Manusia tak mampu menyelam pada kedalaman di bawah 40
meter tanpa bantuan peralatan khusus. Mereka tak mampu bertahan hidup di bagian
samudra yang dalam nan gelap, seperti pada kedalaman 200 meter. Karena alasan
inilah, para ilmuwan hanya baru-baru ini saja mampu menemukan informasi sangat
rinci tersebut tentang kelautan. Namun, pernyataan "gelap gulita di lautan
yang dalam" digunakan dalam surat An Nuur 1400 tahun lalu. Ini sudah pasti
salah satu keajaiban Al Qur’an, sebab infomasi ini dinyatakan di saat belum ada
perangkat yang memungkinkan manusia untuk menyelam di kedalaman samudra.
Selain itu, pernyataan di ayat ke-40 surat An Nuur
"Atau seperti gelap gulita di lautan yang dalam, yang diliputi oleh ombak,
yang di atasnya ombak (pula), di atasnya (lagi) awan…" mengarahkan
perhatian kita pada satu keajaiban Al Qur’an yang lain.

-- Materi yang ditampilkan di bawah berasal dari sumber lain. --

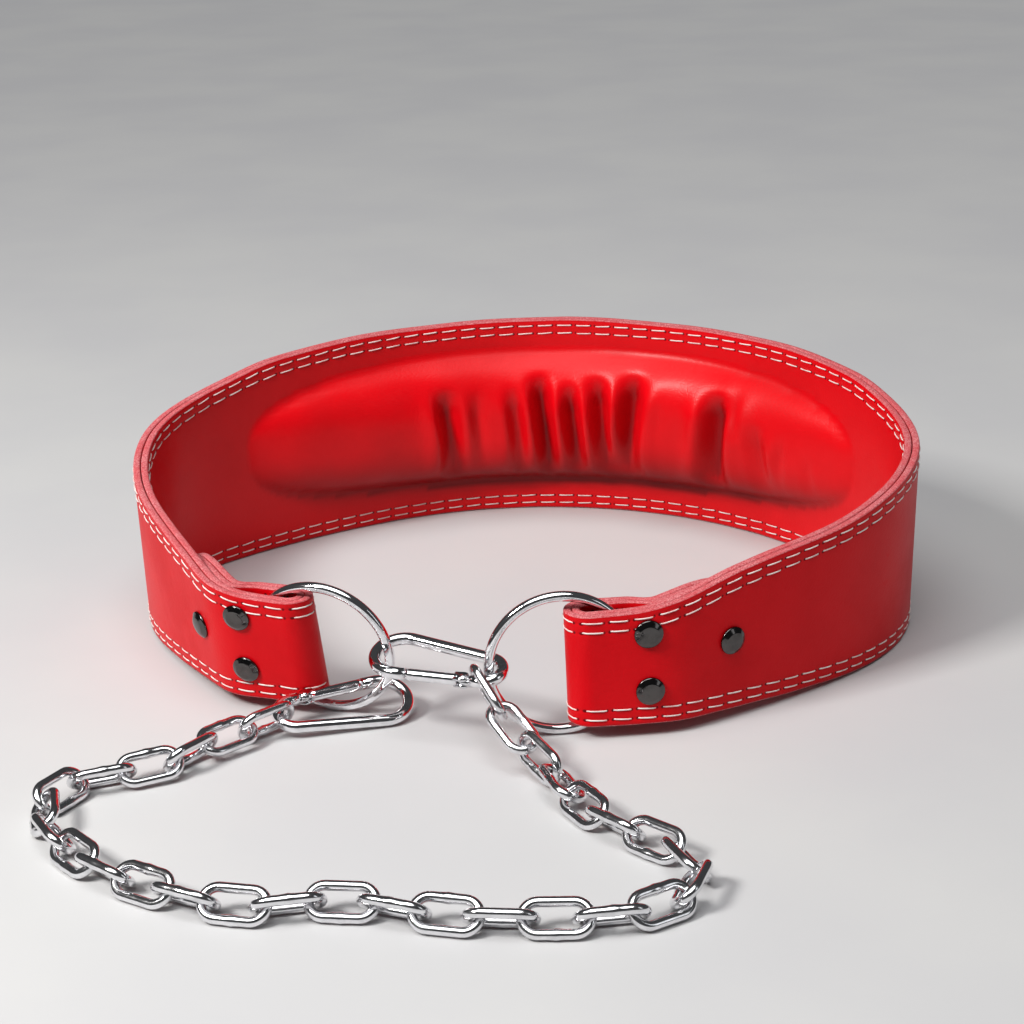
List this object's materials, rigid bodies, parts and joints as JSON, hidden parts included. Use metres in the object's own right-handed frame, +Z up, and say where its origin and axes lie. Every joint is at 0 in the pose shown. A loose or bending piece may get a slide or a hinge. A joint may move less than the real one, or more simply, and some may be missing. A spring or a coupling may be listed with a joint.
{
  "type": "dip belt",
  "caption": "Leather dip belt with a gathered padded back, a ring in each folded end, spring snap hooks and a welded chain between them.",
  "frame": {"origin": "under the outer ply, at the middle of the back's bottom edge, on the plane that the belt stands on", "axes": "+Z up, +Y from the folded ends to the back of the belt, +X to the viewer's right"},
  "size_m": [0.3574, 0.4383, 0.102],
  "materials": {
    "outer_leather": "smooth satin leather with two rows of stitches along each edge",
    "inner_leather": "soft satin leather, gathered over the pad",
    "pad_foam": "dull foam, hidden inside",
    "rivet_steel": "dark polished steel",
    "bright_steel": "mirror chrome",
    "chain_steel": "bright plated steel"
  },
  "bodies": {
    "root": {"outer_ply": "outer_leather", "inner_ply": "inner_leather", "lumbar_pad": "pad_foam", "rivet_right_upper": "rivet_steel", "rivet_right_lower": "rivet_steel", "rivet_right_back": "rivet_steel", "rivet_left_upper": "rivet_steel", "rivet_left_lower": "rivet_steel", "rivet_left_back": "rivet_steel", "ring_right": "bright_steel", "ring_left": "bright_steel", "hook_1_body": "bright_steel", "hook_2_body": "bright_steel", "chain_link_01": "chain_steel", "chain_link_02": "chain_steel", "chain_link_03": "chain_steel", "chain_link_04": "chain_steel", "chain_link_05": "chain_steel", "chain_link_06": "chain_steel", "chain_link_07": "chain_steel", "chain_link_08": "chain_steel", "chain_link_09": "chain_steel", "chain_link_10": "chain_steel", "chain_link_11": "chain_steel", "chain_link_12": "chain_steel", "chain_link_13": "chain_steel", "chain_link_14": "chain_steel", "chain_link_15": "chain_steel", "chain_link_16": "chain_steel", "chain_link_17": "chain_steel", "chain_link_18": "chain_steel", "chain_link_19": "chain_steel", "chain_link_20": "chain_steel", "chain_link_21": "chain_steel", "chain_link_22": "chain_steel", "chain_link_23": "chain_steel", "chain_link_24": "chain_steel", "chain_link_25": "chain_steel", "chain_link_26": "chain_steel", "chain_link_27": "chain_steel", "chain_link_28": "chain_steel", "chain_link_29": "chain_steel", "chain_link_30": "chain_steel"},
    "gate_1": {"hook_1_gate": "bright_steel"},
    "gate_2": {"hook_2_gate": "bright_steel"}
  },
  "joints": [
    {"name": "gate_1_hinge", "type": "hinge", "parent": "root", "child": "gate_1", "pos_m": [-0.05028, -0.28195, 0.02728], "axis": [0.0798, 0.2655, -0.9608], "range_deg": [0, 25], "stiffness_Nm_per_rad": 0.02, "springref_deg": -17.19},
    {"name": "gate_2_hinge", "type": "hinge", "parent": "root", "child": "gate_2", "pos_m": [-0.11519, -0.25691, 0.01063], "axis": [-0.1475, 0.3794, -0.9134], "range_deg": [0, 7], "stiffness_Nm_per_rad": 0.02, "springref_deg": -17.19}
  ]
}
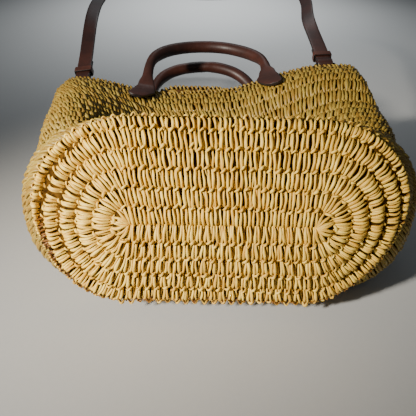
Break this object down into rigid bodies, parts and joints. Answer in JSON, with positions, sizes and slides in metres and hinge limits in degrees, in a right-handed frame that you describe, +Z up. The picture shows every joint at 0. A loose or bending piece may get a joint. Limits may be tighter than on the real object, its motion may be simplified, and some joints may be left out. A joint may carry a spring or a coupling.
{
  "type": "straw basket bag",
  "caption": "Crocheted straw basket bag lying on its back wall, with an oval base, a pinched open mouth, rolled leather handles and a leather shoulder strap.",
  "frame": {"origin": "under the middle of the whole object's box, on the surface that it lies on", "axes": "+Z up from the surface, -Y the way the oval base faces, +Y the way the mouth opens and the strap runs"},
  "size_m": [0.3382, 0.6476, 0.1619],
  "materials": {
    "straw": "matte",
    "leather": "satin",
    "trim_leather": "satin",
    "ring_metal": "satin"
  },
  "bodies": {
    "root": {"basket_body": "straw", "rim_edging": "straw", "handle_front": "leather", "handle_back": "leather", "strap_anchor_left": "leather", "strap_anchor_right": "leather", "ring_left": "ring_metal", "ring_right": "ring_metal", "shoulder_strap": "leather", "strap_keeper_left": "trim_leather", "strap_keeper_right": "trim_leather"}
  },
  "joints": []
}
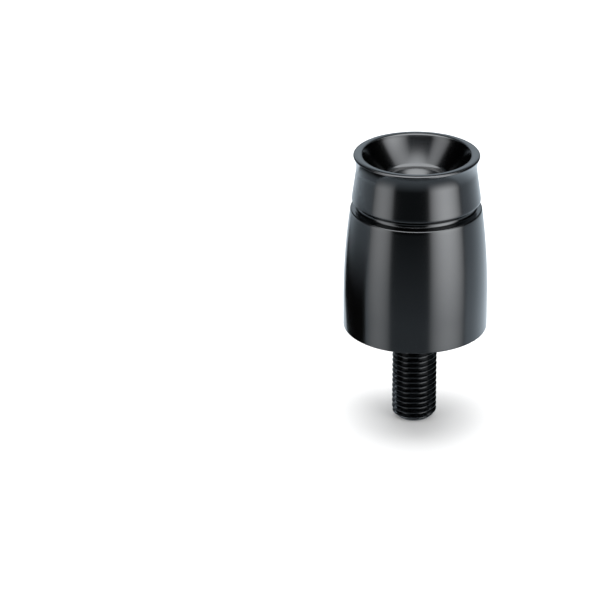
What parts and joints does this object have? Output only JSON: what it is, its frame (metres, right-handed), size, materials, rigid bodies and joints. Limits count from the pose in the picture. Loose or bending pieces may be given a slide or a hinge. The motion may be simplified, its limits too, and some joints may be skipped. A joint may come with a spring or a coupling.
{
  "type": "bar end weight",
  "caption": "Turned handlebar end weight with a threaded stud, a barrel body, a grooved nose and a dish with a hexagon key socket.",
  "frame": {"origin": "centre of the stud's end face, on the turning axis", "axes": "+Z along the turning axis, from the stud's end to the dish; two flats of the key socket face +Y and -Y"},
  "size_m": [0.032, 0.032, 0.0633],
  "materials": {
    "black_anodised": "black anodised, satin to gloss"
  },
  "bodies": {
    "root": {"bar_end_weight": "black_anodised"}
  },
  "joints": []
}
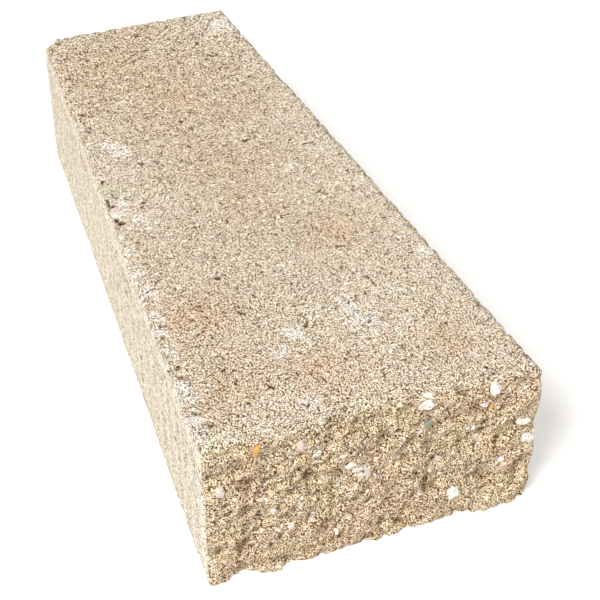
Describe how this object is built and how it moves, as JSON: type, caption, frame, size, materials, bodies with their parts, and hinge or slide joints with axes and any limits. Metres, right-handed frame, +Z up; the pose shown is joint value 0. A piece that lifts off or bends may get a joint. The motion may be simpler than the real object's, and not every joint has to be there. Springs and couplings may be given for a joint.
{
  "type": "concrete wall cap",
  "caption": "Tapered concrete coping block for the top of a wall, moulded on five sides, with one rough split end face that stays in view.",
  "frame": {"origin": "middle of the bed, the flat underside, in plan the middle of the block's bounding box", "axes": "+Z up out of the top; +Y along the block's length, from the broken face towards the moulded back; +X across the block"},
  "size_m": [0.1518, 0.36, 0.076],
  "materials": {
    "concrete": "matte"
  },
  "bodies": {
    "root": {"wall_cap": "concrete"}
  },
  "joints": []
}
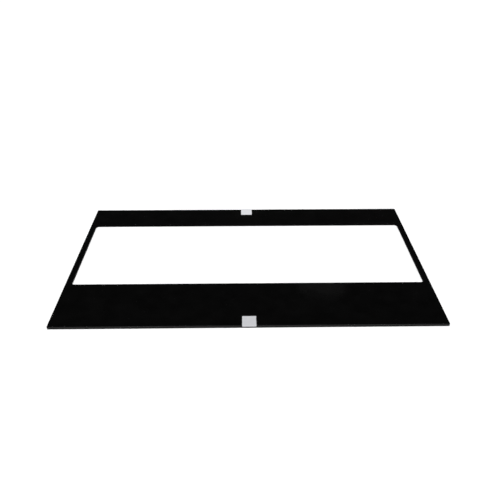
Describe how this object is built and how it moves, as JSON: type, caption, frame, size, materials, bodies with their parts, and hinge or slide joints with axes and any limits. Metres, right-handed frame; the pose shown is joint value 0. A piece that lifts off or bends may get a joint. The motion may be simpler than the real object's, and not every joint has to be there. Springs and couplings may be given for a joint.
{
  "type": "kick plate",
  "caption": "Flat black door kick plate with a long window cut-out, bonded by foam tape under release liners, with a protective face film and a pull tab on each long edge.",
  "frame": {"origin": "middle of the plate's outline, in the mounting plane under the release liners", "axes": "+X across the door, +Y up the door towards the narrow band above the window, +Z out of the face towards the room; the plate lies on its back"},
  "size_m": [0.864, 0.514, 0.0076],
  "materials": {
    "black_plastic": "gloss",
    "clear_film": "gloss",
    "grey_vinyl": "satin",
    "foam_tape": "matte",
    "release_liner": "satin"
  },
  "bodies": {
    "root": {"plate": "black_plastic", "face_film": "clear_film", "bottom_pull_tab": "grey_vinyl", "top_pull_tab": "grey_vinyl", "tape_bottom_edge": "foam_tape", "tape_bottom_middle": "foam_tape", "tape_sill": "foam_tape", "tape_head": "foam_tape", "tape_top_edge": "foam_tape", "tape_left": "foam_tape", "tape_right": "foam_tape", "liner_bottom_edge": "release_liner", "liner_bottom_middle": "release_liner", "liner_sill": "release_liner", "liner_head": "release_liner", "liner_top_edge": "release_liner", "liner_left": "release_liner", "liner_right": "release_liner"}
  },
  "joints": []
}
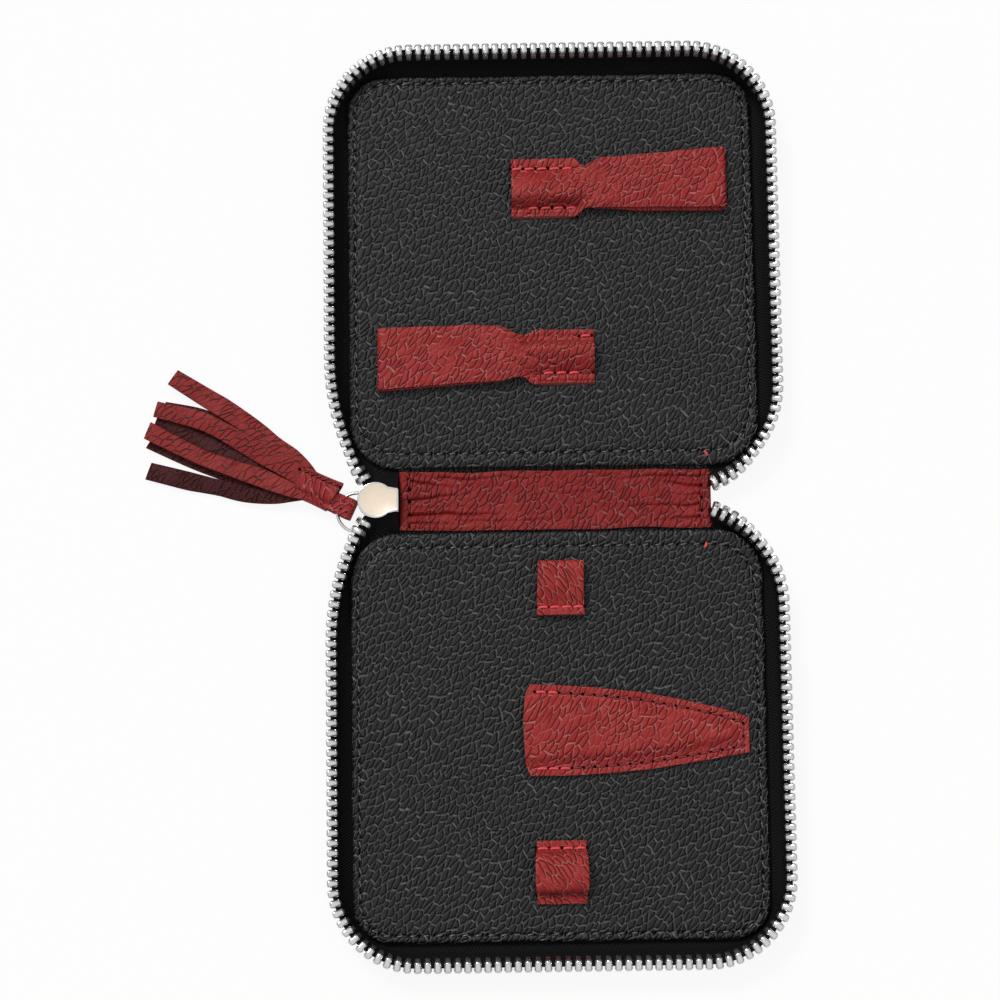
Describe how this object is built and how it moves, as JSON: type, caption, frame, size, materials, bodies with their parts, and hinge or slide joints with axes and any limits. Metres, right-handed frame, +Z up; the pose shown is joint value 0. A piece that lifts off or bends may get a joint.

Para ilmuwan baru-baru ini menemukan keberadaan
gelombang di dasar lautan, yang "terjadi pada pertemuan antara
lapisan-lapisan air laut yang memiliki kerapatan atau massa jenis yang
berbeda." Gelombang yang dinamakan gelombang internal ini meliputi wilayah
perairan di kedalaman lautan dan samudra dikarenakan pada kedalaman ini air
laut memiliki massa jenis lebih tinggi dibanding lapisan air di atasnya.
Gelombang internal memiliki sifat seperti gelombang permukaan. Gelombang ini
dapat pecah, persis sebagaimana gelombang permukaan. Gelombang internal tidak
dapat dilihat oleh mata manusia, tapi keberadaannya dapat dikenali dengan
mempelajari suhu atau perubahan kadar garam di tempat-tempat tertentu. (Gross,
M. Grant; 1993, Oceanography, a View of Earth, 6. edition, Englewood Cliffs,
Prentice-Hall Inc., s. 205)
Pernyataan-pernyataan dalam Al Qur'an benar-benar
bersesuaian dengan penjelasan di atas. Tanpa adanya penelitian, seseorang hanya
mampu melihat gelombang di permukaan laut. Mustahil seseorang mampu mengamati
keberadaan gelombang internal di dasar laut. Akan tetapi, dalam surat An Nuur,
Allah mengarahkan perhatian kita pada jenis gelombang yang terdapat di kedalaman
samudra. Sungguh, fakta yang baru saja diketemukan para ilmuwan ini
memperlihatkan sekali lagi bahwa Al Qur'an adalah kalam Allah.